Without knowing how long the drives last beyond their warranty period, which the Backblaze report doesn't mention, isn't it less risky to buy the more expensive drive?
Bull and Sh*t!!! I'm a 20 year technician and I can tell you that HGST is HORRIBLE! They die for no reason, and when they die, it's usually a total loss. Seagate on the other hand has served me well for years. I have 80GB Seagate drives that are close to 15 years old still humming away. When a seagate drive starts to go, you get a lot of warning. The SMART data will be flagged, and they usually start to develop bad blocks over time. Re-allocate the bad blocks and transfer the data to another drive. I can not even begin to guess how many HGST drives I see that are DOA. I would NEVER buy HGST crap!

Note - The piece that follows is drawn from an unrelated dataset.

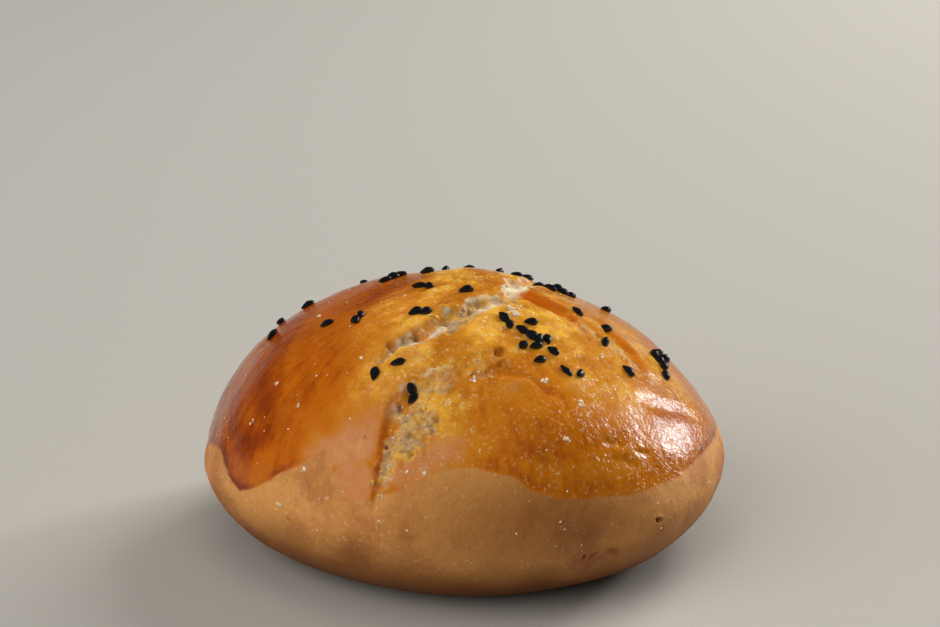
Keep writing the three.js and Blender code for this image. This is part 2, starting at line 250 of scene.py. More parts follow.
# Where the skin is gathered in wrinkles or lumps: height, cell and patch.
ROUGH_PATCHES = (
    (0.16, 2.6, 38, -36, 15, 11, 30, 0.8), (0.10, 4.0, 12, -40, 20, 9, 0, 0.9),
    (0.30, 6.0, 38, -60, 16, 7, 25, 0.8), (0.12, 3.0, -26, -38, 12, 6, 15, 0.8),
    (0.14, 3.2, 14, -16, 18, 14, 0, 0.9), (0.14, 3.6, -4, -6, 12, 8, 36, 0.9),
)
# Fine unevenness of the skin: height, cell and shift of the noise.
SKIN_LAYERS = ((0.11, 5.5, 0), (0.035, 1.5, 9))
# The brush turned about this chart point, so its streaks are arcs around it.
BRUSH_CENTRE = (15.0, -20.0)
# The wash is mottled about this chart point, in blots drawn out along the tears, and it
# gathered in puckers there.
MOTTLE_CENTRE = (9.0, -13.0)
MOTTLE_SLANT = 36.0  # degrees
MOTTLE_CELL = 3.2
MOTTLE_REACH = (17, 29)  # it fades out between these distances
PUCKER_DEPTH = 0.28
# Noise for gathered skin and for brush streaks is taken on a cylinder: its radius, and how
# far along it a millimetre of walk goes.
GATHERED = (44, 0.4)
BRUSHED = (40, 0.3)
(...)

> If a drive is still under warranty, do I really care if it fails at time X versus 2*X?
I certainly do. Buying the drive costs maybe $130. Compare the cost to handle a failure:
Having a tech pull the pod, hook it up to the pod tester to find the bad drive, run that drive through the test sequence to prove (to the manufacturer) that it really is bad, fill out the RMA request, box it up and ship it, put a replacement drive in the pod, reinstall and activate the pod, handle receipt of new drive later.
Handling costs of a failure (under warranty or not) is probably $200. That's more significant than the purchase cost of a drive that's out of warranty.
The above description is for Backblaze. In my case, the procedure for a failed disk starts with "drive over to the datacenter". It ends with "hope that the firmware on the replacement drive doesn't have any glitches in my environment". I don't want to drive over there and deal with it. I'm more interested in drives that don't fail than drives that will be replaced under warranty.
On a local PC, the process probably begins with "hope that the backups worked correctly last night, and that nothing goes wrong with the restore".